India is going for high mobility and canister based systems for all its SAMs and various configurations of range whether it is short range SAMs, medium range SAMs or long range SAMs, or ship based systems.

Now the DIPP wants exact specifications and related details from MoD so that it can put it out for interested parties those are keen to participate in ‘Make in India’ in defence sector to manufacture these systems in India.

The market share in this segment is huge as it involves all three forces and the surface to air missile deployment can be challenging due to varied topographic conditions since India has a huge complicated border region involving massive coastline.

India is going for indigenous surface to air missile program and joint development of SAM projects with Russia, Israel and France.

On the top of it, SAMs will need hitech command and control systems to monitor enemy activities and gather real time information to neutralize the threat.

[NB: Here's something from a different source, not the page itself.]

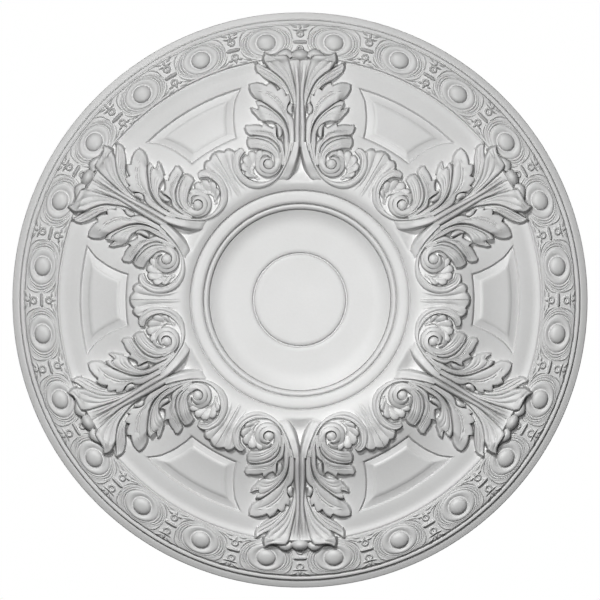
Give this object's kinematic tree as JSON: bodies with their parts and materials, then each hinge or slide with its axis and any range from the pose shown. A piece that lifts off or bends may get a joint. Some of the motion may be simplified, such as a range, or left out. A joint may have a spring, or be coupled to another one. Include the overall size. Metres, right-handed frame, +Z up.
{
  "type": "ceiling rose",
  "caption": "Round moulded ceiling rose with a stepped rim, an egg-and-dart band, leaf groups with scrolls, sunk panels and a dished centre for a light fitting.",
  "frame": {"origin": "centre of the flat back, which lies against the ceiling", "axes": "+Z up into the ceiling, so the carved face hangs down towards -Z; one leaf group lies on +Y and the others follow every 60 degrees"},
  "size_m": [1.2, 1.2, 0.094],
  "materials": {
    "primed_white": "matte white primer, ready to paint"
  },
  "bodies": {
    "root": {"ceiling_rose": "primed_white"}
  },
  "joints": []
}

For example, the land version of medium range SAM for the use of Army will be quite a replica of Air Force project which has a range of 70km. But the cost and equipment of logistics could also be a challenging task if it is not made in India.

Indeed, MRSAM systems will be jointly developed by India’s state-owned defence research agency, the Defence Research and Development Organization, and Rafael and Israel Aerospace Industries (IAI) of Israel but it will be produce by the BDL.

Similarly, India and France are now all set to revive the SR SAM project which is facing hurdles since 2007 to meet the requirement of Army and IAF.

Although the MoD is working on specifications for logistical equipment for SAM programs, the DIPP is keen that it is done earlier so that more foreign and domestic players can take a decision to participate in the project.

On the top of it, Russian and East European companies are also offering their expertise in the segment with a low cost option for quick mobility of SAM batteries from one location to another.

But the MoD will have to engage service headquarters and its own departments to work out all the relevant details so that DIPP can move in attracting new players into ‘Make in India’ in defence.